According to Shakir, the research was based on dozens of interviews conducted across the region and visits to refugee camps. He said it examined how the denial of return intersects with the emptying of refugee camps in the West Bank, the erasure of camps in Gaza, attacks on UNRWA, and renewed mass displacement.
The report went through the organisation’s normal vetting process and was signed off by every relevant department, including legal and programme teams. By early December, it had been translated, uploaded to the website backend and was ready for publication, with a press release and Q&A finalised. Its publication date was set for 4 December.
Instead, the report was halted just before being sent out to journalists under embargo.
Leadership transition and late intervention
The timing of the decision appeared closely tied to a change in leadership at HRW, Shakir said, with the report halted as Philippe Bolopion assumed the role of executive director.
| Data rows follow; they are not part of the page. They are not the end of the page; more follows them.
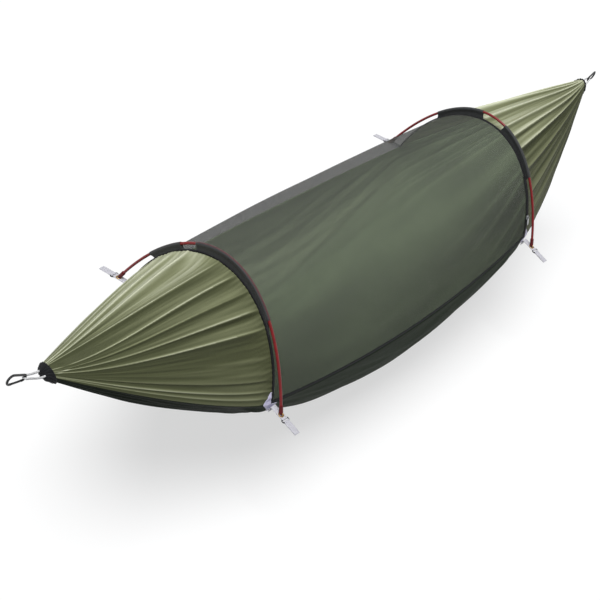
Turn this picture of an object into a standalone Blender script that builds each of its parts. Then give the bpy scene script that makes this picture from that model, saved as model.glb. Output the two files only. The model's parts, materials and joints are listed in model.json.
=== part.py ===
"""Camping hammock with a pop-up mosquito net, as separate pieces.

The bed is one sheet of nylon gathered at both ends. Two bent poles hold a net over the middle of
it, and a half cone of lighter nylon closes the space between each pole and its gathered end.

Frame: X along the hammock, -Y the side with the zip, +Z up. The origin lies under the middle of
the hammock, at the height of the bed's lowest point. Sizes are in metres and degrees.
"""

import math

import bmesh
import bpy
import numpy as np
from mathutils import Matrix, Vector

# Clearances
SEAT_GAP = 0.0004  # between two pieces that touch
EDGE_GAP = 0.0008  # between two cloth edges sewn together
POLE_PLAY = 0.0006  # round the pole inside its sleeves and tips

# The bed, measured from the straight line between the two gathered ends
HALF_LENGTH = 1.300  # middle of the bed to a gathered end
BED_DEPTH = 0.600  # lowest point of the bed under the line
BED_LONG_POWER = 1.50  # shape of the long curve of the bottom, 1 is a V and 2 a parabola
BED_KEEL = 0.08  # share of the half length over which the V is rounded
BED_CROSS_POWER = 0.58  # shape of the cross section, under 1 is fuller than an ellipse
EDGE_HALF_WIDTH = 0.298  # bed edge at the middle
EDGE_DROP = 0.274
GATHER_RADIUS = 0.020
CLOTH = 0.0020
BED_FOLD = 0.009  # height of the folds that run in from the gathered ends
BED_FOLDS = 6
BED_FOLD_START = 0.42  # share of the half length where the folds begin

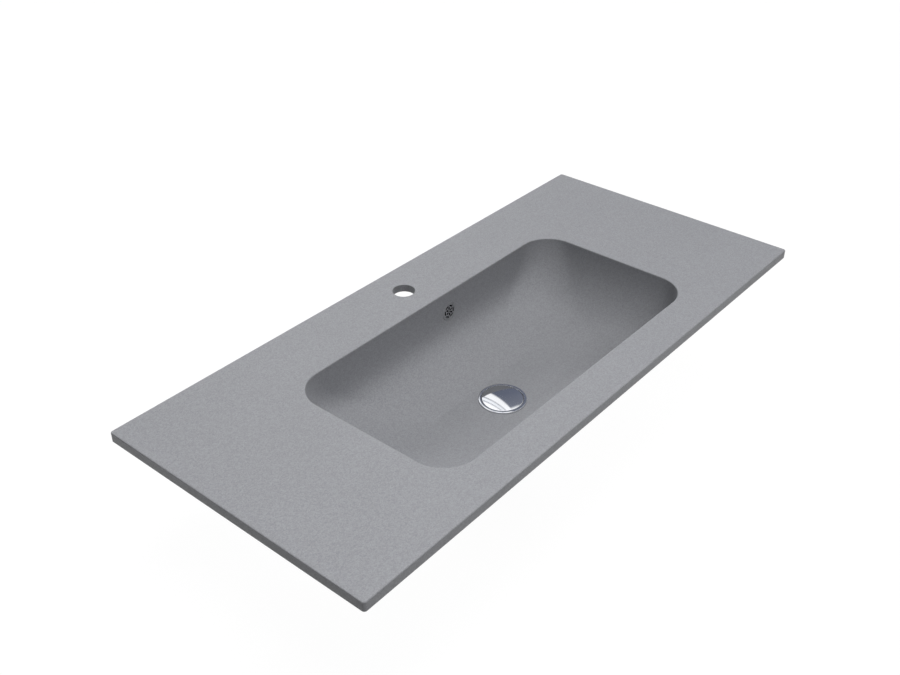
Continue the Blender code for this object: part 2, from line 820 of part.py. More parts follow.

The intervention came months after a separate, abrupt leadership upheaval at HRW, when the organisation’s board announced the sudden departure of executive director Tirana Hassan in February, a move that staff and board members said came as a shock and was poorly explained.
Hassan, who had been appointed in 2023, said at the time that she was “saddened and surprised” by the board’s decision to end her tenure, while many had warned the opaque process risked undermining trust in the organisation’s governance
“We had a new executive director whose first official day was December 1,” he said. “This report had already been approved through the review process. The reviewers are the same regardless of who the executive director is, and it was scheduled for release.”
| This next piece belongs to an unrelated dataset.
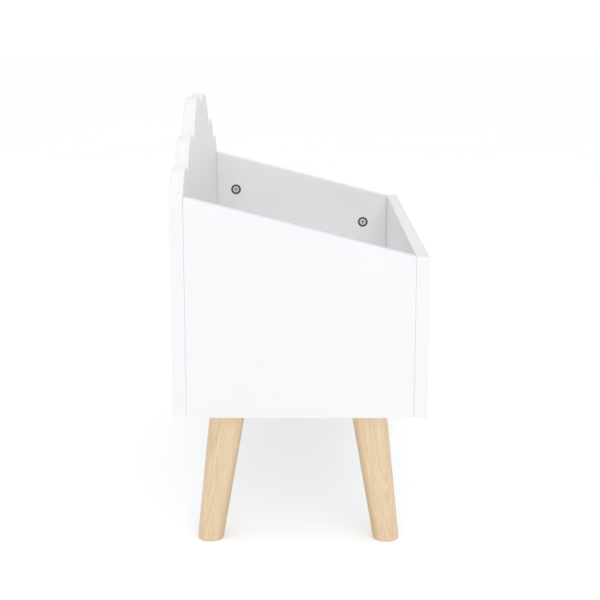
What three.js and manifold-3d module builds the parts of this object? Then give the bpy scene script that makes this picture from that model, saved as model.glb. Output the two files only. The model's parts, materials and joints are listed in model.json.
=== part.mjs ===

While the report had been delayed earlier in the year to address internal feedback, Shakir said the December publication date was finalised. “[The report] was completed and translated, and we were briefing partners because everything was done,” he said.
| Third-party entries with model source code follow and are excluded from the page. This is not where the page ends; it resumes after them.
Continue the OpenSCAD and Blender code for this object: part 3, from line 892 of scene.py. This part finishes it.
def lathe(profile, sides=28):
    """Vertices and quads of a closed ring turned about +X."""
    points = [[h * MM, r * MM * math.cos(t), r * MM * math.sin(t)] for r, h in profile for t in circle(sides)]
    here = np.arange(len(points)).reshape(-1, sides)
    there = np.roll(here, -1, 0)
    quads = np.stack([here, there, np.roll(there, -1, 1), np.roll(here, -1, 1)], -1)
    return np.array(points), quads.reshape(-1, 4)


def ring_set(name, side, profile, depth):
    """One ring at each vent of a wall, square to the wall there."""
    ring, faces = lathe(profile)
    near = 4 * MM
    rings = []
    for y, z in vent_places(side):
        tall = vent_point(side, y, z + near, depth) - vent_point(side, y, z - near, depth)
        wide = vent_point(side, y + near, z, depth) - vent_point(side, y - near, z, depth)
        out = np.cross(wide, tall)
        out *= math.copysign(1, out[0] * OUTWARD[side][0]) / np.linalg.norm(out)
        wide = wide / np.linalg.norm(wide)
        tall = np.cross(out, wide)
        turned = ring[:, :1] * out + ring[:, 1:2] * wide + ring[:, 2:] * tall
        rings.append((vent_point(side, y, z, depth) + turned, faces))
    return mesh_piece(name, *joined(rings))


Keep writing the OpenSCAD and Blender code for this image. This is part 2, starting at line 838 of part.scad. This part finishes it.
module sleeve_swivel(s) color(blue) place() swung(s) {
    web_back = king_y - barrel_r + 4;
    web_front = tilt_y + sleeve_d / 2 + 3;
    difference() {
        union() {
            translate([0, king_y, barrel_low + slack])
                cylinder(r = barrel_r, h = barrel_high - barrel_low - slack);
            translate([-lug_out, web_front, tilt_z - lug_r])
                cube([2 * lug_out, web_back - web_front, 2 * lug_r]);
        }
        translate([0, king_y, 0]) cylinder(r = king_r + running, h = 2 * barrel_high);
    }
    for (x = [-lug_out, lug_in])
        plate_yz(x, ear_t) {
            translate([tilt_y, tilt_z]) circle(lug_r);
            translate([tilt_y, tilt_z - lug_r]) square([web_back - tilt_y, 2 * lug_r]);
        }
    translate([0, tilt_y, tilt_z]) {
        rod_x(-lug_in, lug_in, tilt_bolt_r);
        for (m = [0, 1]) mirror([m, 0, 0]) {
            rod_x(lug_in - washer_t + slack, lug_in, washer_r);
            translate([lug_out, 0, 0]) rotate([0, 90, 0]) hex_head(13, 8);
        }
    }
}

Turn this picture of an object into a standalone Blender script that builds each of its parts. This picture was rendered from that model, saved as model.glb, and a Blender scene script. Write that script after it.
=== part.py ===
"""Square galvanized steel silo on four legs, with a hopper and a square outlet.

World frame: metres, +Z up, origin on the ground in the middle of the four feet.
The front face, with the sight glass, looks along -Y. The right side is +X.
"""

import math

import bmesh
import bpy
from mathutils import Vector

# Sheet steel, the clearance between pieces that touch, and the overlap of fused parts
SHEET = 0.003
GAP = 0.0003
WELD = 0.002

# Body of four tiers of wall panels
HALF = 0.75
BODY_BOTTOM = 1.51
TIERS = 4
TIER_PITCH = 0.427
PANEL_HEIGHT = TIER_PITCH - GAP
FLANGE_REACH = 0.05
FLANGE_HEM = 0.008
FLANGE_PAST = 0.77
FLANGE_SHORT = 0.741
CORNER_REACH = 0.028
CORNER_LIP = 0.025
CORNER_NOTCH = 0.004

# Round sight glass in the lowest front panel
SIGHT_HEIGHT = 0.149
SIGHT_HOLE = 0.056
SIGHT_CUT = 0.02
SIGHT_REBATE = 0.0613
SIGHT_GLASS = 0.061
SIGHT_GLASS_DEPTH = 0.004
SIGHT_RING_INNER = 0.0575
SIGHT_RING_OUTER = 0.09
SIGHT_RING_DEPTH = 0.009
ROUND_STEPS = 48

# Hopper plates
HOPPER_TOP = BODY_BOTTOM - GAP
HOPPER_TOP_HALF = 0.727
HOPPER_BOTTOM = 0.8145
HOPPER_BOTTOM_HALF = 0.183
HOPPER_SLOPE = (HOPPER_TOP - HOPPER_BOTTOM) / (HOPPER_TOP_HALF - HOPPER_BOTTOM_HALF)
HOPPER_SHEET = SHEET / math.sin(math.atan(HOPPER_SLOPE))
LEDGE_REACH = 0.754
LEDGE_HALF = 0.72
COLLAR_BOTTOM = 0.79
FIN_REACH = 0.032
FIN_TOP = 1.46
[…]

He said concerns were raised during a briefing with the incoming executive director by several senior colleagues, some of whom had already signed off on the report.
Several days later, the NGO’s new executive director decided to shelve the report.
“In my view, that discomfort was not rooted in law or facts,” Shakir said. He argued that the concerns instead related to “being seen as challenging the Jewishness of the Israeli state”, which he described as a political preference that appeared to take precedence over calls to protect fundamental rights.
The New Arab has reached out to Bolopion for comments.
‘Not about the law or the facts’
In response to queries from The New Arab, Human Rights Watch said the report had raised “complex and consequential issues” and that aspects of the research and the factual basis for its legal conclusions allegedly needed to be strengthened “to meet the organisation’s standards”.
Shakir rejected that explanation, saying he and the research team never received a written legal justification for the decision.
“We’ve still, to this day, gotten no explanation in writing beyond concerns of senior staff,” he said. “My months-long engagement with the organisation made clear that this had nothing to do with the law or the facts.”
Discussions behind closed doors pointed instead to fears of backlash, he said.
“Many things were said behind closed doors, but most certainly this was the crucial driving factor,” he said. “The report would essentially threaten the Jewishness of the state of Israel, which would lead to backlash, whether from donors or others.”
Repeated efforts to find a path to publication were blocked in a non-transparent manner, Shakir claimed, with only one meeting held with the report team and key decisions taken behind closed doors.
Internal fallout
Shakir resigned after almost a decade at Human Rights Watch, saying he had lost faith in the organisation’s leadership.
“I resigned because I felt like I had lost faith in our new leadership’s commitment to the core way that we do our work,” he said.
The decision triggered internal dissent, with more than 200 staff members signing a letter warning that shelving the report risked undermining confidence in the organisation’s review process and independence.
Human Rights Watch did not directly address questions from The New Arab regarding whether concerns about political backlash, donor reaction, or pressure from board members played any role in the decision.
In its statement, HRW said the report’s publication was paused pending further analysis and research, adding that the process remains ongoing.
When asked about a timeline, the organisation did not provide any indication of when the review would be completed or when a final decision on publication might be made.
Palestinian refugees and the right of return
More than 700,000 Palestinians were forcibly displaced during the creation of Israel in 1948, known as the Nakba, with further displacement following the 1967 war.
Today, more than five million Palestinian refugees are registered with the United Nations Relief and Works Agency (UNRWA), living across the occupied Palestinian territories and neighbouring countries.
Israel has long rejected the right of return for Palestinian refugees, arguing that it would alter the country’s demographic balance, while Palestinians and international legal scholars say the right is enshrined in international law, including the Universal Declaration of Human Rights.
Why the right of return proved decisive
Shakir said the episode highlighted the sensitivity surrounding the Palestinian right of return, even within major human rights institutions.
“Look, when you cover Israel-Palestine in a mainstream organisation like Human Rights Watch, you deal with relentless attacks, with unmatched scrutiny, with all sorts of different kinds of pressures,” he said.
He noted that the report had sought to draw lessons from history at a moment of renewed displacement.
“This was coming in the context of the unprecedented ethnic cleansing in Gaza and the West Bank, and the fact that many refugees were again being displaced,” he said.
For Shakir, the refusal to publish the report reflects a lack of will to apply the law consistently when it came to refugees and raised fundamental questions about how far Human Rights Watch was prepared to go when its findings risked political controversy.
Shakir said the damage caused by the decision has already had lasting consequences, both for the organisation and for Palestinian refugees whose stories, he said, remain untold.